* **PROBLEM DESCRIPTION**: Copy out the entries below precisely; nothing is to be omitted.

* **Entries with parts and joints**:
■ ■ ■
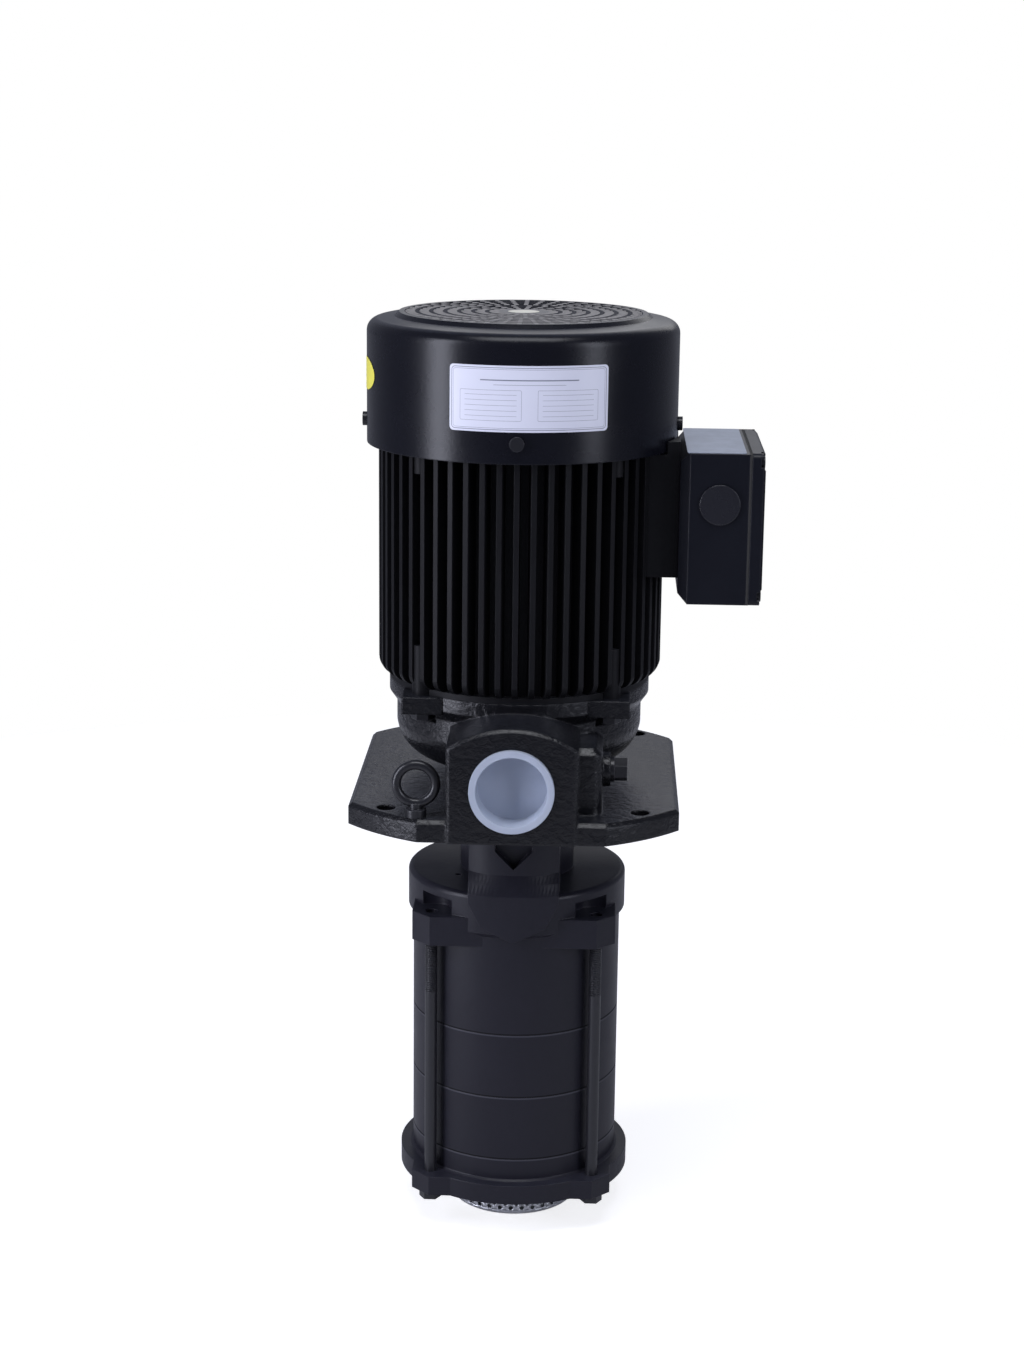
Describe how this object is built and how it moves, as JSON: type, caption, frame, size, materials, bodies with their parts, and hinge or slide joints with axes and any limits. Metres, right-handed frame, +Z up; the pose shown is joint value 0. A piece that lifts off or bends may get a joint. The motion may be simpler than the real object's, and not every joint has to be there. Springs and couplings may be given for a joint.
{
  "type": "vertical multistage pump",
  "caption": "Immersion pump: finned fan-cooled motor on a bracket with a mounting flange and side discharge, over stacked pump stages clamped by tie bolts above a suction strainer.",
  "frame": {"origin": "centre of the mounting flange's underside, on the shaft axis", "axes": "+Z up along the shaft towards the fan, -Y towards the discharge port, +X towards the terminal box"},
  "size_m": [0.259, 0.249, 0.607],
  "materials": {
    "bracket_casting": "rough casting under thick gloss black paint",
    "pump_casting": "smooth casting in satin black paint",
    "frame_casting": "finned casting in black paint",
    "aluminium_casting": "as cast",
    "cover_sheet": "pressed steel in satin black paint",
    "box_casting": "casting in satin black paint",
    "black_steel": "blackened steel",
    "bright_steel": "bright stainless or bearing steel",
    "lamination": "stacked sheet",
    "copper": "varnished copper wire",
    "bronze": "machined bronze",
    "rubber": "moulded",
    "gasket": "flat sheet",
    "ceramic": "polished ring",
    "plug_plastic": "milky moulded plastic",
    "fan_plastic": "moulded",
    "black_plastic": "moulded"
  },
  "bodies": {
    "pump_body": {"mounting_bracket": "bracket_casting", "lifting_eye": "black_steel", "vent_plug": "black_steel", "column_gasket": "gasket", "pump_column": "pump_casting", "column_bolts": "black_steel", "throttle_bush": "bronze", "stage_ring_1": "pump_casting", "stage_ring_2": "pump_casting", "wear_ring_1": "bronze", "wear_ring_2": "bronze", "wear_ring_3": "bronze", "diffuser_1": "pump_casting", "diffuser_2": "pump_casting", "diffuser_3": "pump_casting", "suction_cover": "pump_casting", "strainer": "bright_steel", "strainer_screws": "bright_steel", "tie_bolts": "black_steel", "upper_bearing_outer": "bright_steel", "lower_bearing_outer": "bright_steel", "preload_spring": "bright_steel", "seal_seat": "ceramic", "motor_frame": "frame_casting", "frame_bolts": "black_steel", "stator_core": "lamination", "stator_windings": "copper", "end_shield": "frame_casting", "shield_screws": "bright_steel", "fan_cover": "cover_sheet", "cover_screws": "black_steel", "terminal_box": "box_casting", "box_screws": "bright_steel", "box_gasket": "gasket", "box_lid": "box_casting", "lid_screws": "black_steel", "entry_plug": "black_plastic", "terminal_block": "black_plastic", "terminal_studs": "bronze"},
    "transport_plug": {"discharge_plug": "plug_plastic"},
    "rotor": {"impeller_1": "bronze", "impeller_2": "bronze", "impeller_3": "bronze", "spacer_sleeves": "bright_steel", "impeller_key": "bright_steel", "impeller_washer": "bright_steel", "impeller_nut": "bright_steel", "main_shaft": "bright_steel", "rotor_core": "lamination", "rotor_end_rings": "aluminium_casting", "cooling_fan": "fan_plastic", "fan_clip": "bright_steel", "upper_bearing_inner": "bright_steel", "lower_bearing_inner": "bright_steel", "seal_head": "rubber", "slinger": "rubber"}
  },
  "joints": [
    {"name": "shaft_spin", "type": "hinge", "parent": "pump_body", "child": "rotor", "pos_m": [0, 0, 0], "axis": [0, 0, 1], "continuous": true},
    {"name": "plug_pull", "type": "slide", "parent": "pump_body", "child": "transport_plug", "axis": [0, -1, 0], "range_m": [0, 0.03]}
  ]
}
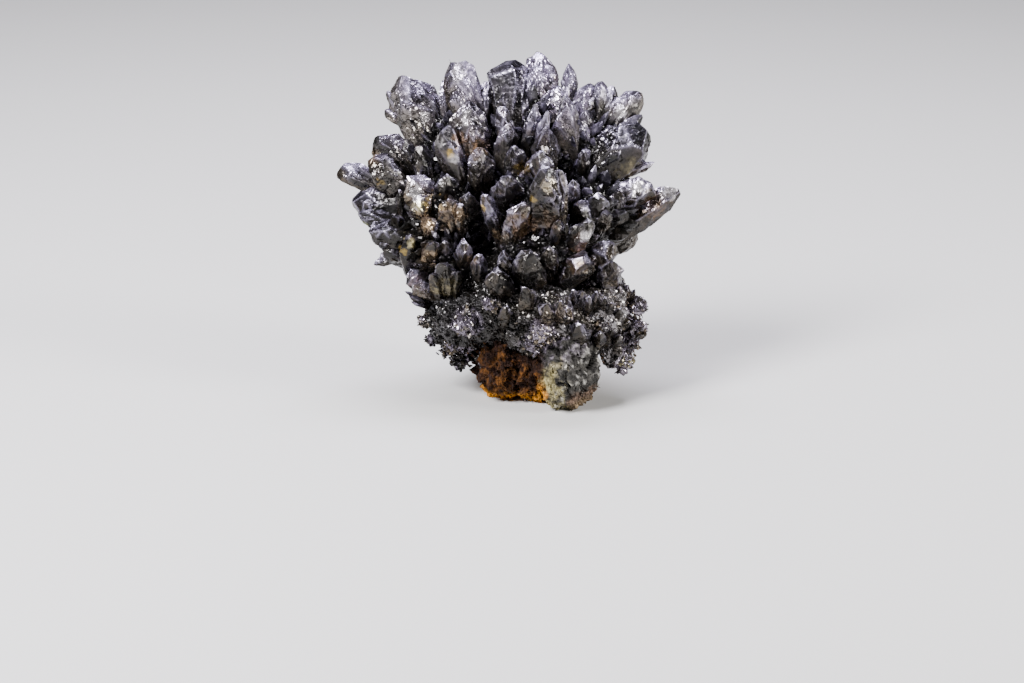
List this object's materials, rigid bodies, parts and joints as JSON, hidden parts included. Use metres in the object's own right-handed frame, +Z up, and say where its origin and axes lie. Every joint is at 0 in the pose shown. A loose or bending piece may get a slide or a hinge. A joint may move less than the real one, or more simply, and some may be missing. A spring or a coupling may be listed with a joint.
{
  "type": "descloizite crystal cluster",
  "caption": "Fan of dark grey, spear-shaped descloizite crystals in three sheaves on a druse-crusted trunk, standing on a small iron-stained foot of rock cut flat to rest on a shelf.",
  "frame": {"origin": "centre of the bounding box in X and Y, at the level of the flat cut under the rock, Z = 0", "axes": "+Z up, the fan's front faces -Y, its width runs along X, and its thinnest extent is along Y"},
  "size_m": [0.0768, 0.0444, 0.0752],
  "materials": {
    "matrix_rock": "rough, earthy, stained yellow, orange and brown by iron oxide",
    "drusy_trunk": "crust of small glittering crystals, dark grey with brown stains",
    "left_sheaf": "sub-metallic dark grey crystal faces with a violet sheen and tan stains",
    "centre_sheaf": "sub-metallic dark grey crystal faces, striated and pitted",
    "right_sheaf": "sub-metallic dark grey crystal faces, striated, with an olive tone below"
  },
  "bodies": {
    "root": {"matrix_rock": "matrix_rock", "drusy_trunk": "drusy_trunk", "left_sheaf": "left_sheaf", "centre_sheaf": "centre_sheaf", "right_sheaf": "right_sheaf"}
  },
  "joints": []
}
■ ■ ■
* **ANSWER TO THIS EXERCISE**:
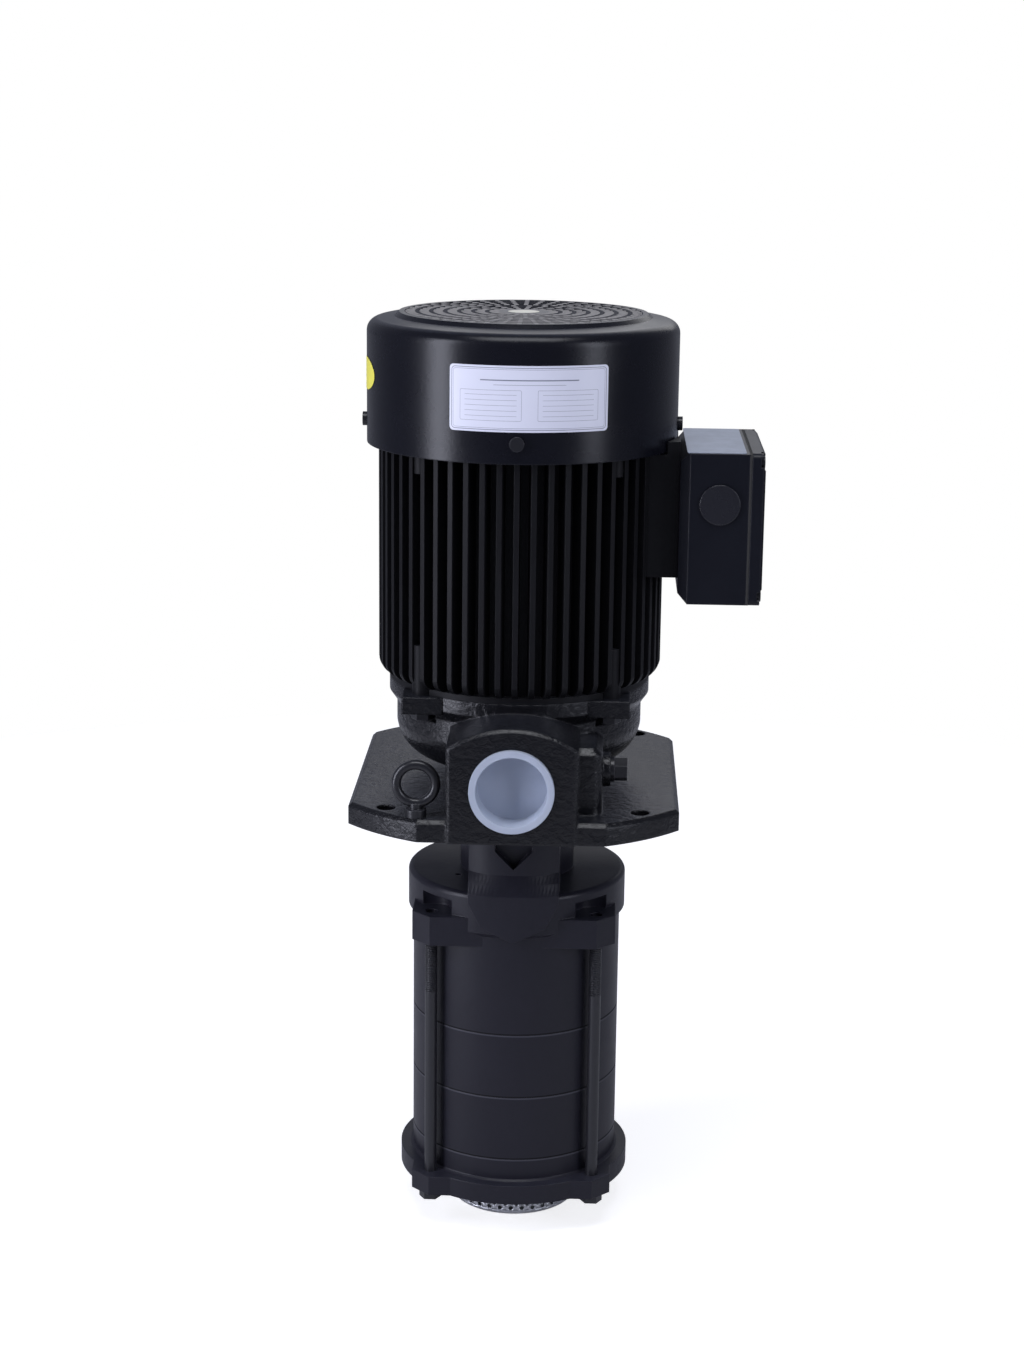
Describe how this object is built and how it moves, as JSON: type, caption, frame, size, materials, bodies with their parts, and hinge or slide joints with axes and any limits. Metres, right-handed frame, +Z up; the pose shown is joint value 0. A piece that lifts off or bends may get a joint. The motion may be simpler than the real object's, and not every joint has to be there. Springs and couplings may be given for a joint.
{
  "type": "vertical multistage pump",
  "caption": "Immersion pump: finned fan-cooled motor on a bracket with a mounting flange and side discharge, over stacked pump stages clamped by tie bolts above a suction strainer.",
  "frame": {"origin": "centre of the mounting flange's underside, on the shaft axis", "axes": "+Z up along the shaft towards the fan, -Y towards the discharge port, +X towards the terminal box"},
  "size_m": [0.259, 0.249, 0.607],
  "materials": {
    "bracket_casting": "rough casting under thick gloss black paint",
    "pump_casting": "smooth casting in satin black paint",
    "frame_casting": "finned casting in black paint",
    "aluminium_casting": "as cast",
    "cover_sheet": "pressed steel in satin black paint",
    "box_casting": "casting in satin black paint",
    "black_steel": "blackened steel",
    "bright_steel": "bright stainless or bearing steel",
    "lamination": "stacked sheet",
    "copper": "varnished copper wire",
    "bronze": "machined bronze",
    "rubber": "moulded",
    "gasket": "flat sheet",
    "ceramic": "polished ring",
    "plug_plastic": "milky moulded plastic",
    "fan_plastic": "moulded",
    "black_plastic": "moulded"
  },
  "bodies": {
    "pump_body": {"mounting_bracket": "bracket_casting", "lifting_eye": "black_steel", "vent_plug": "black_steel", "column_gasket": "gasket", "pump_column": "pump_casting", "column_bolts": "black_steel", "throttle_bush": "bronze", "stage_ring_1": "pump_casting", "stage_ring_2": "pump_casting", "wear_ring_1": "bronze", "wear_ring_2": "bronze", "wear_ring_3": "bronze", "diffuser_1": "pump_casting", "diffuser_2": "pump_casting", "diffuser_3": "pump_casting", "suction_cover": "pump_casting", "strainer": "bright_steel", "strainer_screws": "bright_steel", "tie_bolts": "black_steel", "upper_bearing_outer": "bright_steel", "lower_bearing_outer": "bright_steel", "preload_spring": "bright_steel", "seal_seat": "ceramic", "motor_frame": "frame_casting", "frame_bolts": "black_steel", "stator_core": "lamination", "stator_windings": "copper", "end_shield": "frame_casting", "shield_screws": "bright_steel", "fan_cover": "cover_sheet", "cover_screws": "black_steel", "terminal_box": "box_casting", "box_screws": "bright_steel", "box_gasket": "gasket", "box_lid": "box_casting", "lid_screws": "black_steel", "entry_plug": "black_plastic", "terminal_block": "black_plastic", "terminal_studs": "bronze"},
    "transport_plug": {"discharge_plug": "plug_plastic"},
    "rotor": {"impeller_1": "bronze", "impeller_2": "bronze", "impeller_3": "bronze", "spacer_sleeves": "bright_steel", "impeller_key": "bright_steel", "impeller_washer": "bright_steel", "impeller_nut": "bright_steel", "main_shaft": "bright_steel", "rotor_core": "lamination", "rotor_end_rings": "aluminium_casting", "cooling_fan": "fan_plastic", "fan_clip": "bright_steel", "upper_bearing_inner": "bright_steel", "lower_bearing_inner": "bright_steel", "seal_head": "rubber", "slinger": "rubber"}
  },
  "joints": [
    {"name": "shaft_spin", "type": "hinge", "parent": "pump_body", "child": "rotor", "pos_m": [0, 0, 0], "axis": [0, 0, 1], "continuous": true},
    {"name": "plug_pull", "type": "slide", "parent": "pump_body", "child": "transport_plug", "axis": [0, -1, 0], "range_m": [0, 0.03]}
  ]
}
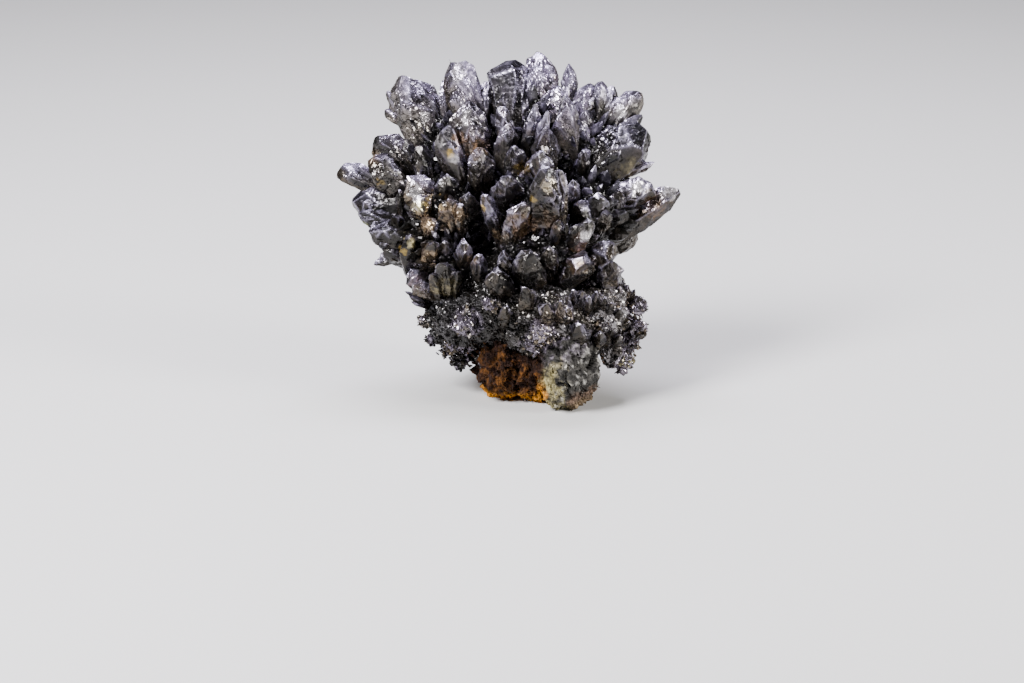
List this object's materials, rigid bodies, parts and joints as JSON, hidden parts included. Use metres in the object's own right-handed frame, +Z up, and say where its origin and axes lie. Every joint is at 0 in the pose shown. A loose or bending piece may get a slide or a hinge. A joint may move less than the real one, or more simply, and some may be missing. A spring or a coupling may be listed with a joint.
{
  "type": "descloizite crystal cluster",
  "caption": "Fan of dark grey, spear-shaped descloizite crystals in three sheaves on a druse-crusted trunk, standing on a small iron-stained foot of rock cut flat to rest on a shelf.",
  "frame": {"origin": "centre of the bounding box in X and Y, at the level of the flat cut under the rock, Z = 0", "axes": "+Z up, the fan's front faces -Y, its width runs along X, and its thinnest extent is along Y"},
  "size_m": [0.0768, 0.0444, 0.0752],
  "materials": {
    "matrix_rock": "rough, earthy, stained yellow, orange and brown by iron oxide",
    "drusy_trunk": "crust of small glittering crystals, dark grey with brown stains",
    "left_sheaf": "sub-metallic dark grey crystal faces with a violet sheen and tan stains",
    "centre_sheaf": "sub-metallic dark grey crystal faces, striated and pitted",
    "right_sheaf": "sub-metallic dark grey crystal faces, striated, with an olive tone below"
  },
  "bodies": {
    "root": {"matrix_rock": "matrix_rock", "drusy_trunk": "drusy_trunk", "left_sheaf": "left_sheaf", "centre_sheaf": "centre_sheaf", "right_sheaf": "right_sheaf"}
  },
  "joints": []
}